Le dispositif n’est pour autant pas encore complètement calé techniquement dans les établissements.

« À la pharmacie de l’hôpital, il faudra que nous puissions identifier les prescripteurs, explique Stéphane Honoré, PU-PH de pharmacie clinique à l’hôpital de la Timone, de l’Assistance publique - hôpitaux de Marseille (APHM). Il faudra notamment que nous puissions anticiper quand une IPA prescrit, qu’il y ait déjà eu une prescription médicale auparavant, ce qui rend la dispensation un peu plus compliquée. » Il faudra notamment que les systèmes d’information des établissements soient adaptés.

Au-delà de ces questions techniques, le Pr Honoré, qui enseigne la théorie de la prescription aux étudiantes du master IPA de l’université de Marseille, dit qu’il leur « rappelle qu’avant de prescrire, il faut vérifier un certain nombre de points clés pour éviter les erreurs ». En effet, les analyses pharmaceutiques réalisées à la Timone mettent à jour des erreurs sur environ 6 % des lignes de prescription des médecins. « Les risques d’erreur ne sont déjà pas négligeables avec les médecins, rappelle-t-il. En passant à de nouvelles catégories de professionnels, ce risque peut augmenter si de bonnes organisations ne sont pas mises en place. Il est clair que la prescription par les IPA va impliquer le pharmacien de manière encore plus importante dans son rôle d’analyse des ordonnances. »
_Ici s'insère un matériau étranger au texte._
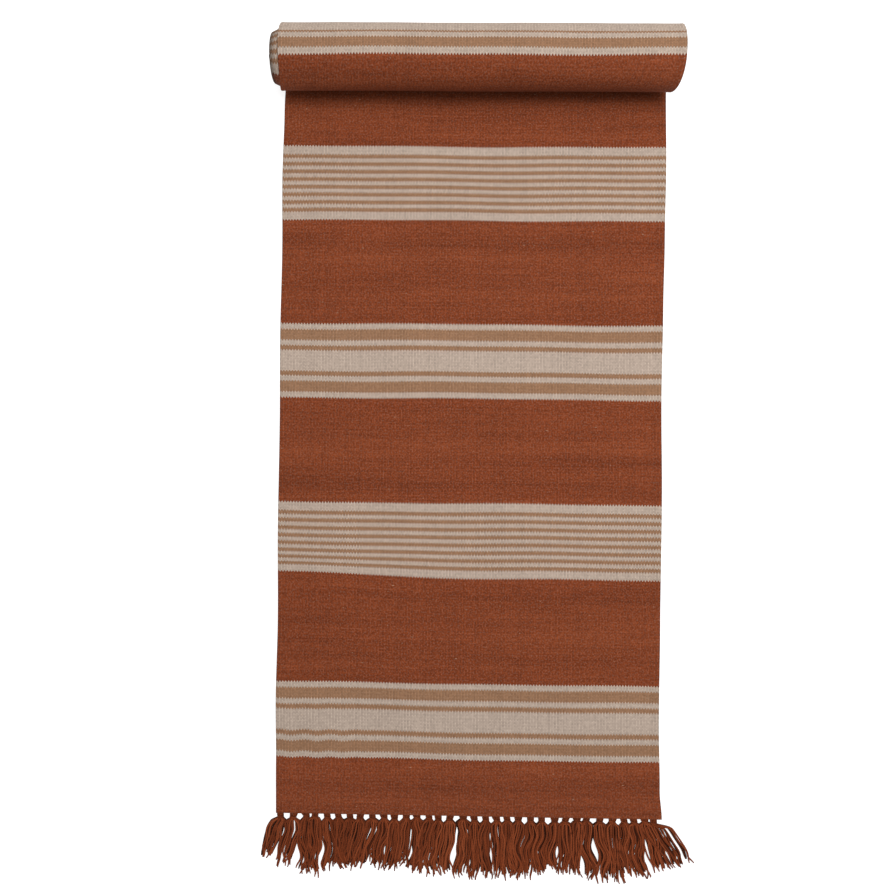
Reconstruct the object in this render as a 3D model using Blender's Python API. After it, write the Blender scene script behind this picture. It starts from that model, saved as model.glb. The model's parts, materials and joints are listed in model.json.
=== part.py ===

En effet, si la prescription par les IPA ne va concerner qu’un nombre limité de produits et de pathologies, il n’empêche que « pour bien prescrire, il faut pouvoir prescrire en regard des autres traitements pris par le patient », note le Pr Honoré. Dans le même temps, il reconnaît volontiers que ces nouvelles compétences infirmières constituent, par ailleurs, une réelle avancée.